*Material provided*:

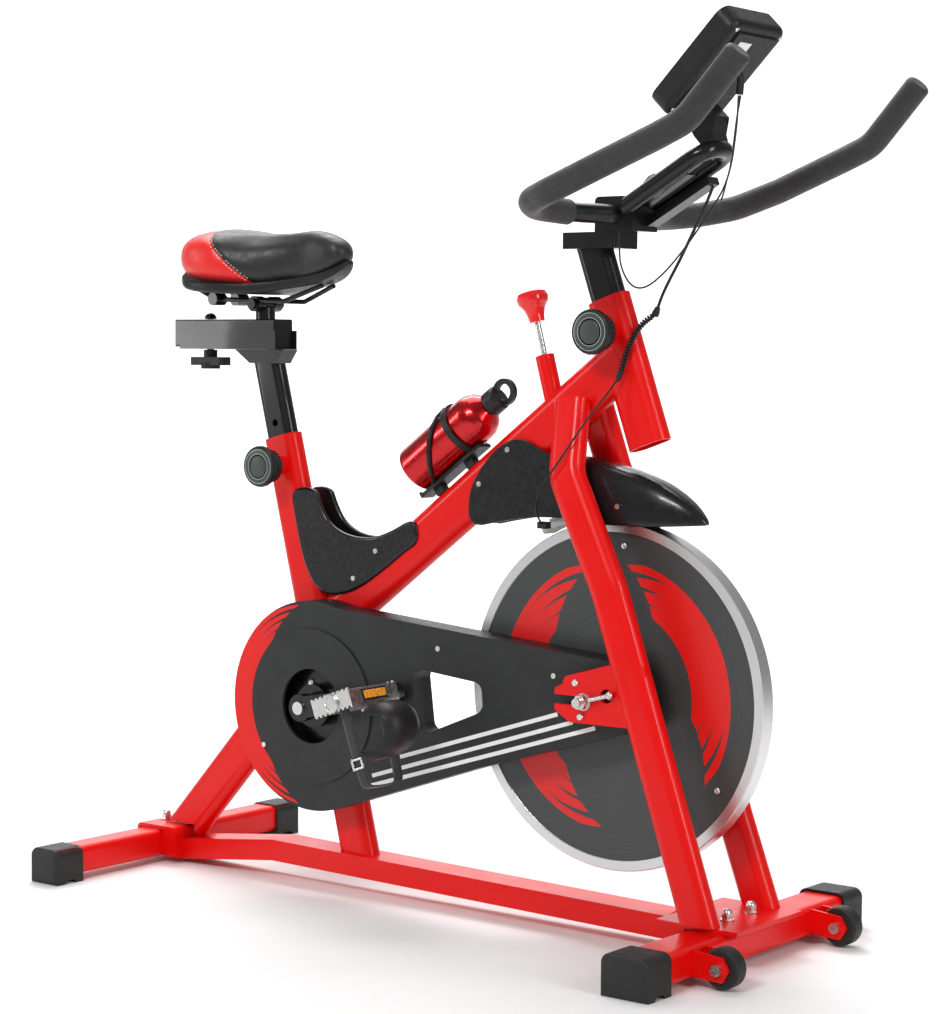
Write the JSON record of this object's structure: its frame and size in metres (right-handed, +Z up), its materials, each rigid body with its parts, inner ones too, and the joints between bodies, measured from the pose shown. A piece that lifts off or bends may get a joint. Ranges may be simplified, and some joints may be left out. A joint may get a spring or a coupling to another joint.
{
  "type": "indoor spin bike",
  "caption": "Indoor spin bike with a belt driven flywheel, felt brake, adjustable saddle and handlebar, console, toe cage pedals and a bottle.",
  "frame": {"origin": "bottom centre of the bike's bounding box, on the floor", "axes": "+X the way the rider faces, +Y the rider's left, +Z up"},
  "size_m": [1.1441, 0.512, 1.1728],
  "materials": {
    "red_paint": "gloss enamel",
    "black_paint": "satin enamel",
    "black_plastic": "fine moulded grain",
    "gloss_black": "glossy moulded",
    "zinc_steel": "zinc plated",
    "rubber": "matt",
    "cord": "satin",
    "flywheel_metal": "turned rim, painted sides",
    "aluminium": "cast and brushed",
    "saddle_vinyl": "soft vinyl, red rear and black front",
    "red_plastic": "glossy",
    "felt": "dense felt",
    "foam": "closed cell foam",
    "lens": "clear window over the display",
    "circuit_board": "board and display",
    "tyre": "hard rubber",
    "bottle_red": "anodised red"
  },
  "bodies": {
    "frame": {"main_tube": "red_paint", "seat_tube": "red_paint", "head_tube": "red_paint", "base_tube": "red_paint", "rear_strut": "red_paint", "fork_legs": "red_paint", "front_stabilizer": "red_paint", "rear_stabilizer": "red_paint", "stabilizer_caps": "black_plastic", "frame_bolts": "zinc_steel", "gusset_covers": "gloss_black", "fender": "gloss_black", "guard_outer": "black_plastic", "guard_inner": "black_plastic", "cover_screws": "zinc_steel", "bearings": "zinc_steel", "flywheel_axle": "zinc_steel", "axle_hardware": "zinc_steel", "bottle_cage": "black_plastic", "speed_sensor": "black_plastic", "drive_belt": "rubber", "sensor_wire": "cord", "curly_cord": "cord"},
    "flywheel": {"flywheel": "flywheel_metal", "flywheel_pulley": "zinc_steel"},
    "crank": {"crank_spindle": "zinc_steel", "crank_pulley": "black_paint", "crank_arms": "black_paint", "pedal_spindles": "zinc_steel"},
    "pedal_right": {"pedal_right": "aluminium", "toe_cage_right": "black_plastic"},
    "pedal_left": {"pedal_left": "aluminium", "toe_cage_left": "black_plastic"},
    "seat_post": {"seat_post": "black_paint"},
    "seat_slider": {"seat_slider": "black_paint"},
    "slider_knob": {"slider_knob": "black_plastic"},
    "saddle": {"saddle_cushion": "saddle_vinyl", "saddle_base": "black_plastic", "saddle_frame": "black_paint"},
    "seat_pin": {"seat_pin": "black_plastic"},
    "head_pin": {"head_pin": "black_plastic"},
    "brake_rod": {"brake_rod": "zinc_steel", "brake_pad": "felt"},
    "brake_knob": {"brake_knob": "red_plastic"},
    "handlebar": {"handlebar_post": "black_paint", "handlebar_bar": "black_paint", "grips": "foam", "console_front": "black_plastic", "console_back": "black_plastic", "console_lens": "lens", "console_board": "circuit_board", "console_plug": "cord", "sensor_cord": "cord", "pulse_wire_left": "cord", "pulse_wire_right": "cord"},
    "console_button": {"console_button": "red_plastic"},
    "roller_left": {"roller_left": "tyre"},
    "roller_right": {"roller_right": "tyre"},
    "bottle": {"bottle": "bottle_red"},
    "bottle_cap": {"bottle_cap": "black_plastic"}
  },
  "joints": [
    {"name": "crank_spin", "type": "hinge", "parent": "frame", "child": "crank", "pos_m": [-0.217, 0, 0.262], "axis": [0, 1, 0], "continuous": true},
    {"name": "flywheel_spin", "type": "hinge", "parent": "frame", "child": "flywheel", "pos_m": [0.257, 0, 0.314], "axis": [0, 1, 0], "continuous": true},
    {"name": "pedal_right_spin", "type": "hinge", "parent": "crank", "child": "pedal_right", "pos_m": [-0.05561, 0, 0.29631], "axis": [0, 1, 0], "continuous": true},
    {"name": "pedal_left_spin", "type": "hinge", "parent": "crank", "child": "pedal_left", "pos_m": [-0.37839, 0, 0.22769], "axis": [0, 1, 0], "continuous": true},
    {"name": "seat_height", "type": "slide", "parent": "frame", "child": "seat_post", "axis": [-0.2462, 0, 0.9692], "range_m": [-0.085, 0.1]},
    {"name": "seat_reach", "type": "slide", "parent": "seat_post", "child": "seat_slider", "axis": [1, 0, 0], "range_m": [-0.034, 0.026]},
    {"name": "slider_knob_turn", "type": "hinge", "parent": "seat_post", "child": "slider_knob", "pos_m": [-0.465, 0, 0.74], "axis": [0, 0, 1], "range_deg": [-180, 180]},
    {"name": "saddle_tilt", "type": "hinge", "parent": "seat_slider", "child": "saddle", "pos_m": [-0.357, 0, 0.819], "axis": [0, 1, 0], "range_deg": [-10, 10]},
    {"name": "seat_pin_pull", "type": "slide", "parent": "frame", "child": "seat_pin", "axis": [0, -1, 0], "range_m": [0, 0.012], "stiffness_N_per_m": 900},
    {"name": "head_pin_pull", "type": "slide", "parent": "frame", "child": "head_pin", "axis": [0, -1, 0], "range_m": [0, 0.012], "stiffness_N_per_m": 900},
    {"name": "handlebar_height", "type": "slide", "parent": "frame", "child": "handlebar", "axis": [-0.3344, 0, 0.9424], "range_m": [-0.05, 0.09], "deforming": ["curly_cord"]},
    {"name": "brake_press", "type": "slide", "parent": "frame", "child": "brake_rod", "axis": [0.268, 0, -0.9634], "range_m": [0, 0.006], "stiffness_N_per_m": 3000},
    {"name": "brake_knob_turn", "type": "hinge", "parent": "brake_rod", "child": "brake_knob", "pos_m": [0.123, 0, 0.7957], "axis": [-0.268, 0, 0.9634], "range_deg": [-720, 720]},
    {"name": "console_button_press", "type": "slide", "parent": "handlebar", "child": "console_button", "axis": [0.7071, 0, -0.7071], "range_m": [0, 0.0012], "stiffness_N_per_m": 800},
    {"name": "roller_left_spin", "type": "hinge", "parent": "frame", "child": "roller_left", "pos_m": [0.511, 0.14, 0.0272], "axis": [0, 1, 0], "continuous": true},
    {"name": "roller_right_spin", "type": "hinge", "parent": "frame", "child": "roller_right", "pos_m": [0.511, -0.14, 0.0272], "axis": [0, 1, 0], "continuous": true},
    {"name": "bottle_pull", "type": "slide", "parent": "frame", "child": "bottle", "axis": [0.806, 0, 0.592], "range_m": [0, 0.036]},
    {"name": "bottle_cap_turn", "type": "hinge", "parent": "bottle", "child": "bottle_cap", "pos_m": [-0.077, 0, 0.592], "axis": [0.806, 0, 0.592], "range_deg": [0, 720]}
  ],
  "couplings": [
    {"joint": "flywheel_spin", "follows": "crank_spin", "ratio": 3.5714}
  ]
}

*Instructions to follow*:
Report how many lines hold the string "with", giving the number and nothing else.

*The answer*:
2